Prioritise candidates who can demonstrate specific experience with SaaS conversion funnels, particularly trial-to-paid or demo-request campaigns rather than e-commerce or lead generation in other verticals. Ask them to walk you through how they handle conversion tracking when the sales cycle is long and Google’s smart bidding algorithm is optimising on incomplete data. Ask about a campaign that didn’t perform as expected and what they changed. The quality of that answer is a better signal than any case study they’ve prepared in advance.
How do I manage the transition from a Google Ads agency to an in-house team?
The most important step is ensuring you have full ownership of the Google Ads account before the agency relationship ends. Insist on a parallel running period where both parties are working on the account simultaneously rather than a hard cutover. Require the agency to document campaign structure rationale, negative keyword logic, audience exclusions, and conversion tracking configurations. Smart bidding strategies need time to re-learn after significant account changes, so expect a performance dip during the transition and plan your timing accordingly, avoiding peak commercial periods if possible.
Can a freelancer handle Google Ads for a SaaS company with multiple products or markets?
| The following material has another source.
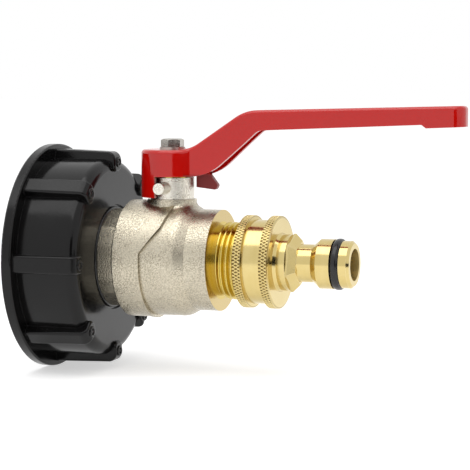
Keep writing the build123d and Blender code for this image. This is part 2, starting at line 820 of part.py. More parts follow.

A single freelancer can manage multi-product or multi-market campaigns, but the complexity has to be proportionate to their capacity and specialisms. Most freelancers have a primary area of strength, typically Google Search, and may be less experienced with Google Shopping, YouTube, or multilingual campaign structures. If your SaaS product requires a genuinely multi-channel paid approach across several markets, an agency with specialist resource across those areas is likely a better fit. For simpler setups, a strong freelancer with clear documentation and a structured briefing process can manage more complexity than most companies assume.